As we twist through empty county roads, the perfect shot is around every corner.  The trouble is knowing where to stop.  I know the spot instinctively.  I notice small details, the tree line opening, the lone remaining corn stalk spared, or the longhorn whose cinnamon coat catches the afternoon sun. 
  My husband is a big picture guy.  He jokes he's "the one who knows the perfect shot". So when I say "here"!  He keeps rolling.  Inching along at 5 mph as my shot gets smaller in my rear view.  We playfully bicker away another 300 feet of asphalt.  And when he finally says "here's the shot"- I am hoofing it back to my muse while he checks his phone.  (Smoke billowing from my ears.)
I get my revenge when I am in the driver's seat.  There's no stop I won't make, no U-turn too sharp for the right composition in nature.   Loose pit bulls threatening that shot of the bayou curving off?  No problem!  And those antique stores my husband slows near and asks, unimpressed, "Really?  You want to stop here?" as he rolls on by.....  Oh yeah!  I'm stopping when I am behind the wheel.
 No wonder our photo explores wear us out!  But after 20 years, we've got this photo sharing thing figured out.

Thursday, October 3, 2013

The Crowded Workbasket

It's that time of year again!
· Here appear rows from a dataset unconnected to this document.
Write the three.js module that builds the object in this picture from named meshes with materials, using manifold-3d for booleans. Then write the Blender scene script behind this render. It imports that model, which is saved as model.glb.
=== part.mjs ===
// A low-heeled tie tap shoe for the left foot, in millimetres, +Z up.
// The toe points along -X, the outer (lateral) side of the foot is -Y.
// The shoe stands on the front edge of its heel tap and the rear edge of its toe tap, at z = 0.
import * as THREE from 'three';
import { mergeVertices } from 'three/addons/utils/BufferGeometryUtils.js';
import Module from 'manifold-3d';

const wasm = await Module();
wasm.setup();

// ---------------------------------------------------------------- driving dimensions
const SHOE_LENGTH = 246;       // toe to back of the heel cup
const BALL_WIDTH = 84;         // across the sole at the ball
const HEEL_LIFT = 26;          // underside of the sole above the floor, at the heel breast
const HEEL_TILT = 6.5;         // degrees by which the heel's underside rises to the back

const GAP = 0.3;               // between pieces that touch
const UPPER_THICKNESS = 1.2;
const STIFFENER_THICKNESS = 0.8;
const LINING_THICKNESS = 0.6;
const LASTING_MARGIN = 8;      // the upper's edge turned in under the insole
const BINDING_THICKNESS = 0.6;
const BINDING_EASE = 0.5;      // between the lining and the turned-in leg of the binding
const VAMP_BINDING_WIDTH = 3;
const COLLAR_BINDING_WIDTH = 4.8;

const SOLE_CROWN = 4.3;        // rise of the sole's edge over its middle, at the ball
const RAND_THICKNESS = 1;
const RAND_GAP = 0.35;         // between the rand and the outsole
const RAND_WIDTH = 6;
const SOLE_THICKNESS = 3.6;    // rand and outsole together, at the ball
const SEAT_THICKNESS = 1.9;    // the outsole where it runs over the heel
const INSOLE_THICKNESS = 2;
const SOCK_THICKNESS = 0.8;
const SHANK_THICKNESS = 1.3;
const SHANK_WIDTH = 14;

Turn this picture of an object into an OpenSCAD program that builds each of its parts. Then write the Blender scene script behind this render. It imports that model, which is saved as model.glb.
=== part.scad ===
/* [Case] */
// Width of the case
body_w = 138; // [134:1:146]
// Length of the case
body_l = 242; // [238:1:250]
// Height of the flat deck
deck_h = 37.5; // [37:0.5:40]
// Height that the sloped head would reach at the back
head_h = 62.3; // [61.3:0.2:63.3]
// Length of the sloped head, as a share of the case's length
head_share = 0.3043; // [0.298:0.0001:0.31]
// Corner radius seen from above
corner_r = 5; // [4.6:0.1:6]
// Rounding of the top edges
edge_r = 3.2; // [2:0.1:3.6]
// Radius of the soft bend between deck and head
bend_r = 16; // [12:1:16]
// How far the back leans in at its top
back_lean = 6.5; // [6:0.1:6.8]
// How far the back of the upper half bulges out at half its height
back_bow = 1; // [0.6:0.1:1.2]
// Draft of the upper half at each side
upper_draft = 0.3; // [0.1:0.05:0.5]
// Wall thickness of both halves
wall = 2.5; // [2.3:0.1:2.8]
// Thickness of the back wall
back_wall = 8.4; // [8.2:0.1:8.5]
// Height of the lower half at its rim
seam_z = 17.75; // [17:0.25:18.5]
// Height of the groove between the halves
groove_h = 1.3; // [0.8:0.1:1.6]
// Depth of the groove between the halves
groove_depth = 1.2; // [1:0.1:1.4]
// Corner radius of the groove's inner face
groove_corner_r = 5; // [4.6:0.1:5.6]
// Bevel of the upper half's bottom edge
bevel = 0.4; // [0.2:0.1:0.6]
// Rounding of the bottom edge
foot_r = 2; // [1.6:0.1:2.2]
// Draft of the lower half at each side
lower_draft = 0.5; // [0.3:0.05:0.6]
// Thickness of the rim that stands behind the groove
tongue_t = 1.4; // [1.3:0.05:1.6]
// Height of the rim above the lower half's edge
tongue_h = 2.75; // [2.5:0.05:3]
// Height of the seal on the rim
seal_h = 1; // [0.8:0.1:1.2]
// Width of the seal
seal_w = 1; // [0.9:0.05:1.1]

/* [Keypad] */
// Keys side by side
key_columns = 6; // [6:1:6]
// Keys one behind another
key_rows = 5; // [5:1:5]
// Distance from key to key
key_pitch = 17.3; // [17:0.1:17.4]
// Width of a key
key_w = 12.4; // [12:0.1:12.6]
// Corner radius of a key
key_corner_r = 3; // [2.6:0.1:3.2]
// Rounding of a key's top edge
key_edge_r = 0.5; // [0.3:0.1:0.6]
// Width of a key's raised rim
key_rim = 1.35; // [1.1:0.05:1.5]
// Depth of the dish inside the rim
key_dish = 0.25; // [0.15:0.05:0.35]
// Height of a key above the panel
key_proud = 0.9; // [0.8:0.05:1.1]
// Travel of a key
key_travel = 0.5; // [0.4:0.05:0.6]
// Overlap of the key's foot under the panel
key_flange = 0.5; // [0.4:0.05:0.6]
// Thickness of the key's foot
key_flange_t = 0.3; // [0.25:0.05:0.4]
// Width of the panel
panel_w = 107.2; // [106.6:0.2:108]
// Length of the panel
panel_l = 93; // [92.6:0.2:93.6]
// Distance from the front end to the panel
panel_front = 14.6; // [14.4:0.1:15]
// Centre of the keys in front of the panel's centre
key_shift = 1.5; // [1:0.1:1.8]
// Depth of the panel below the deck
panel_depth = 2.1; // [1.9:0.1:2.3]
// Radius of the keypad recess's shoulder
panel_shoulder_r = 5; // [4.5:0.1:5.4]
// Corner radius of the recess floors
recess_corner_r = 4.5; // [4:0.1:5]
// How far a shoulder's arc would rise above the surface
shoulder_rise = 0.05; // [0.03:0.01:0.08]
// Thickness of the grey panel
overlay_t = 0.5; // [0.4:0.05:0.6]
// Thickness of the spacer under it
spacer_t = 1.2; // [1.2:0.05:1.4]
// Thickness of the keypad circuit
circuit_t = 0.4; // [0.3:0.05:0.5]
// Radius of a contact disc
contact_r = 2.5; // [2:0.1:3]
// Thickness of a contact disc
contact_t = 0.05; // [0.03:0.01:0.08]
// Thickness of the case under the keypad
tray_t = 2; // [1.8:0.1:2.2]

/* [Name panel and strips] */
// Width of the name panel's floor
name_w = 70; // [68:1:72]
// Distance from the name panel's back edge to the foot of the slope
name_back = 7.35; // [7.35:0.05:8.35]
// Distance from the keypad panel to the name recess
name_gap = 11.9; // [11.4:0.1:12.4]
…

My fingers are dye-stained and stitches are flying as I create to keep up with demand.  Studio work reigns supreme and my writing cravings simply have to wait.  But I am not complaining! 
 The baskets are full of critters in all sorts of unfinished stages!  Friendly basket banter can be overheard as Halloween peeps face off with Holiday mice and snowmen.
The mice are natural wisecrackers, hiding behind innocent smiles.
Those creations without mouths wait patiently, contemplating future retorts.

This fall I have the privilege of selling my goods at Hendley Market and this batch of pumpkins is excited to join the store shenanigans! It won't be long before the rest of their workbasket buddies join them in Galveston!